#### Problem to work on
In the listing below, locate the lines bearing the word "from". Copy every one of them.

#### Information supplied
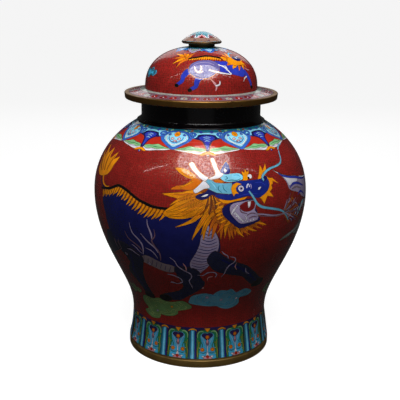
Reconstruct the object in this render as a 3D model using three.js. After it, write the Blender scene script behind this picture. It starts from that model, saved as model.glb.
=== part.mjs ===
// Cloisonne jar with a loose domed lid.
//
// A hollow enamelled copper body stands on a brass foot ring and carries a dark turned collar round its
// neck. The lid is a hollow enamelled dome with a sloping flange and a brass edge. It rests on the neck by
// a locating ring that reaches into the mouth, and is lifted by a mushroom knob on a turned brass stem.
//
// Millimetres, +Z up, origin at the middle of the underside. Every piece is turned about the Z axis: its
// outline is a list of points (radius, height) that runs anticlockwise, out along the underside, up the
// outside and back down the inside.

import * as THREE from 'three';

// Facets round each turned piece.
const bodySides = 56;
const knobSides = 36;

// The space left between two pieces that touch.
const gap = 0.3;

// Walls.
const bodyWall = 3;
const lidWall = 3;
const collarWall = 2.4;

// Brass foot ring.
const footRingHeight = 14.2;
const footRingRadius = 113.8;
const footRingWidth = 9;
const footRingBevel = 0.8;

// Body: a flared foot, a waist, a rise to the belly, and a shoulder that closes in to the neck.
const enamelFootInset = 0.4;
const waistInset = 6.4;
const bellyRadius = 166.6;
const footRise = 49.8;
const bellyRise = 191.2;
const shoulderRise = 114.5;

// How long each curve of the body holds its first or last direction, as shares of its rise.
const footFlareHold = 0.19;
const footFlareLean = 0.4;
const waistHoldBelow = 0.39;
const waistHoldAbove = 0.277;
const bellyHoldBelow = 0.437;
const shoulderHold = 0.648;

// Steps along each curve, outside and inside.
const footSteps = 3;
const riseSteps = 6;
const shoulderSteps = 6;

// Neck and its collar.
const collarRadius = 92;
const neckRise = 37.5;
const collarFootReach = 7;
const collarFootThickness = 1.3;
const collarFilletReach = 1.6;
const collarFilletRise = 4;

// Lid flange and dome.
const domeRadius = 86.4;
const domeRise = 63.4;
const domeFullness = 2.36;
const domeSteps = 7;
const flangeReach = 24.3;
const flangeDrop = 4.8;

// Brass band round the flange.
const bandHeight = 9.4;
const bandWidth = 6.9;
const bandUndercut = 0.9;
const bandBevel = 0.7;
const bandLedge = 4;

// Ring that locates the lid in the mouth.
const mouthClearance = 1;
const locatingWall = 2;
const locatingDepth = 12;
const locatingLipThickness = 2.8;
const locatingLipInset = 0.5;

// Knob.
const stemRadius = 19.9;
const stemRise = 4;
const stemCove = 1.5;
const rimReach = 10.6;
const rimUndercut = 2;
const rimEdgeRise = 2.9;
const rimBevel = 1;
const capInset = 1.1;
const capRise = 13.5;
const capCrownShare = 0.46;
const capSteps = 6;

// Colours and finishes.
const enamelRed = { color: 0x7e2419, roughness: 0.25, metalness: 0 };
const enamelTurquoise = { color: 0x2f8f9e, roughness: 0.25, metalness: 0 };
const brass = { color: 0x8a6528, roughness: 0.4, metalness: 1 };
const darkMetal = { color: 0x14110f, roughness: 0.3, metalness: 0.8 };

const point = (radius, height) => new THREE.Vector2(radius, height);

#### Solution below
Reconstruct the object in this render as a 3D model using three.js. After it, write the Blender scene script behind this picture. It starts from that model, saved as model.glb.
import * as THREE from 'three';